The latest effort to redevelop the site of the abandoned Six Flags amusement park inched forward on Tuesday, as the public corporation that manages the site voted to hire an outside firm to appraise its value.

The McEnery Co. will gauge the site’s worth for a fee of $23,500. The firm’s bid was the lowest of four submitted to the 15-member Industrial Development Board.

A fifth appraiser, Thorns Consulting, was asked to vie for the job but decided against it, board members said. Some members in April wondered if that firm had a conflict of interest because its owner, Jimmie Thorns, is a former president of the development board.

The board has been mulling Six Flags’ future for years, but the discussions have intensified in recent months. The site has been the subject of one failed redevelopment deal after another since the park closed up shop after Hurricane Katrina.

In recent months, board members have discussed — among other ideas — bringing in a national real estate firm to manage the 220-acre property, handing it over to the city or selling it outright.
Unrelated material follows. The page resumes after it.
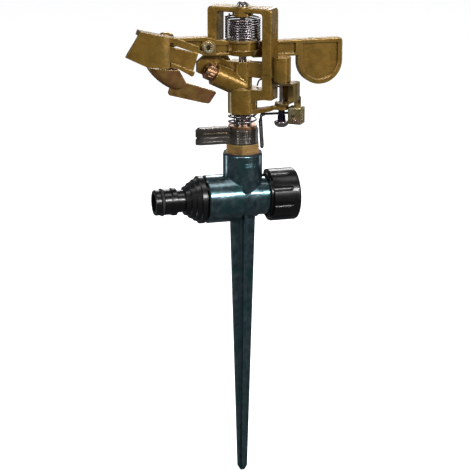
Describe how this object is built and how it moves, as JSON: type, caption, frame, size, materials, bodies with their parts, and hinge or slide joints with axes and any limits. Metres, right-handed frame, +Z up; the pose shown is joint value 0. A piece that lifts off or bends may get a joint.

The decision to get an appraisal done would be in preparation for a possible sale, as board members question whether the $54.5 million valuation listed by Orleans Parish Assessor Erroll Williams’ office is accurate.

The development board and the city also have been at odds over the site’s management. The board has accused the city of reneging on a promise to oversee the site, citing a 2009 agreement that tasked former Mayor Ray Nagin’s administration with property management and gave the development board the property’s title.

That agreement was never signed by city officials, an oversight board members say allowed the city to bow out of its commitment. The city has said it does not have the resources to manage the site, which costs the development board more than $10,000 monthly to secure.

Those tensions spilled over into Tuesday’s meeting.

Rebecca Conwell, Mayor Mitch Landrieu’s senior adviser for economic development, said the city has tried repeatedly to help the development board with the site.

She said officials are in talks with at least three developers about the site. One, a Las Vegas developer whom she did not name, has urged the board to think about multiple uses for the sizable site, rather than just one attraction, she said. The city also has suggested the board engage real estate firms to help it market the site.

Board President Alan Philipson and board attorney David Wolf, however, said their gripes are more about the burden of daily management costs and the tepid reception they said city officials have given the board’s earlier suggestions for revamping the site. “I literally was told to back off of everything,” Philipson said.

Conwell, though, said the board could hire a property management company if it wishes. Nursing old scars is unproductive, she added.

“As long as we keep rehashing it, you’re doing this to the flames,” Conwell said, fanning her hand around. “It’s very obvious everyone’s upset and wants to move forward, and I’m offering the opportunity to do that.”